Last week, Bari Weiss’s newspaper, the Free Press, ran the headline, “Last Night’s Pogrom in Amsterdam.” Two days later, Fox News informed its online readers that Israeli prime minister Benjamin Netanyahu had “condemn[ed]” the “antisemitic pogrom in Amsterdam.”
Right now, a one-word Google search for pogrom gets you headline after headline about the same event, many accompanied by videos of fans of the Maccabi Tel Aviv soccer team being attacked on the streets of Amsterdam.
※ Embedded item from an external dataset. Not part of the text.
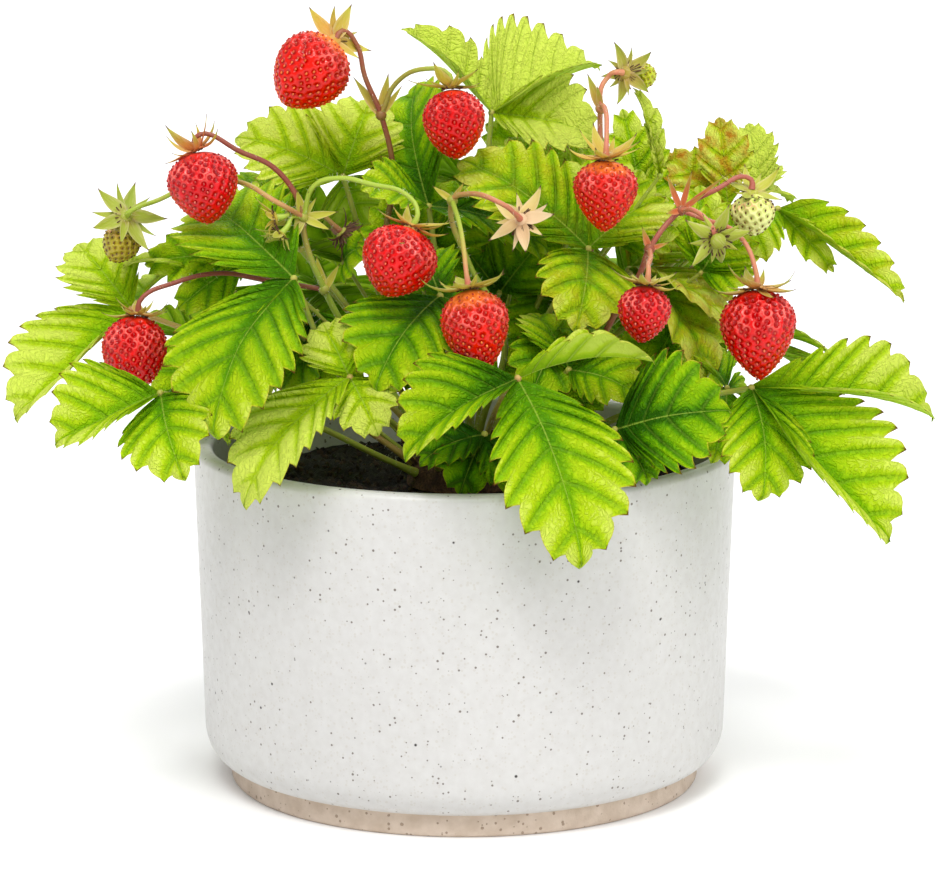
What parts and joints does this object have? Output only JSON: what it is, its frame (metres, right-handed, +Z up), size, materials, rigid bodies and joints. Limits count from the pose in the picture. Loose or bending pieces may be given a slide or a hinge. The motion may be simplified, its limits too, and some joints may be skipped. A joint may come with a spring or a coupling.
{
  "type": "potted strawberry plant",
  "caption": "Alpine strawberry plant with three-part leaves, branched fruit stalks and ripe berries, growing from a crown in a thick round glazed pot of soil.",
  "frame": {"origin": "centre of the pot's foot, on the surface that it stands on", "axes": "+Z up; -Y towards the viewer of the main side, where most of the fruit hangs; +X to that viewer's right"},
  "size_m": [0.2348, 0.1814, 0.2032],
  "materials": {
    "pot_glaze": "satin off-white glaze with fine dark iron specks over a bare tan clay foot",
    "soil": "dark crumbly potting soil",
    "crown_bark": "brown scaly crown",
    "leaf": "green pleated leaf with toothed yellow-green edges",
    "fruit_stalk": "green to red-brown hairy stalk",
    "berry_ripe": "glossy red flesh with seeds in pits",
    "berry_unripe": "pale green-white flesh with dark seeds",
    "calyx": "pale green pointed sepals with brown tips"
  },
  "bodies": {
    "root": {"berry_01": "berry_ripe", "berry_02": "berry_ripe", "berry_03": "berry_ripe", "berry_04": "berry_ripe", "berry_05": "berry_ripe", "berry_06": "berry_ripe", "berry_07": "berry_ripe", "berry_08": "berry_ripe", "berry_09": "berry_ripe", "berry_10": "berry_unripe", "berry_11": "berry_unripe", "berry_12": "berry_unripe", "calyx_01": "calyx", "calyx_02": "calyx", "calyx_03": "calyx", "calyx_04": "calyx", "calyx_05": "calyx", "calyx_06": "calyx", "calyx_07": "calyx", "calyx_08": "calyx", "calyx_09": "calyx", "calyx_10": "calyx", "calyx_11": "calyx", "calyx_12": "calyx", "calyx_13": "calyx", "calyx_14": "calyx", "crown": "crown_bark", "fruit_stalk_centre": "fruit_stalk", "fruit_stalk_far_right": "fruit_stalk", "fruit_stalk_left": "fruit_stalk", "fruit_stalk_right": "fruit_stalk", "fruit_stalk_top": "fruit_stalk", "leaf_back": "leaf", "leaf_back_far_left": "leaf", "leaf_back_far_right": "leaf", "leaf_back_high": "leaf", "leaf_back_left": "leaf", "leaf_back_right": "leaf", "leaf_centre_left": "leaf", "leaf_centre_right": "leaf", "leaf_far_left": "leaf", "leaf_far_right": "leaf", "leaf_far_upper_right": "leaf", "leaf_front_fall": "leaf", "leaf_front_left": "leaf", "leaf_front_right": "leaf", "leaf_inner_front": "leaf", "leaf_inner_left": "leaf", "leaf_inner_right": "leaf", "leaf_left_big": "leaf", "leaf_left_low": "leaf", "leaf_middle_back": "leaf", "leaf_right_low": "leaf", "leaf_right_middle": "leaf", "leaf_top": "leaf", "leaf_upper_left": "leaf", "leaf_upper_middle": "leaf", "leaf_upper_right": "leaf", "pot": "pot_glaze", "soil": "soil"}
  },
  "joints": []
}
The narrative logic seems simple enough. What happened after the match between Maccabi and Amsterdam’s Ajax was (a) a riot where (b) the victims were Jewish and (c) the perpetrators were not. Hence, it was a “pogrom.”
But what actually happened in Amsterdam? When we take a closer look, we see that there is no remotely meaningful sense in which it was a “pogrom.”
The term “pogrom” stirs profound memories of Jewish trauma, evoking a history of brutalization at the hands of dominant ethnic communities. Yet to apply this term to recent events is a grave error, one that distorts the true meaning of pogroms as they emerged historically, especially during the transition from feudal to capitalist civilization.
Pogroms were not isolated incidents of violence. They were calculated assaults to keep Jews locked firmly in their social place. Pogroms were a tool wielded by the majority against a racialized minority that was denied full political and civil rights.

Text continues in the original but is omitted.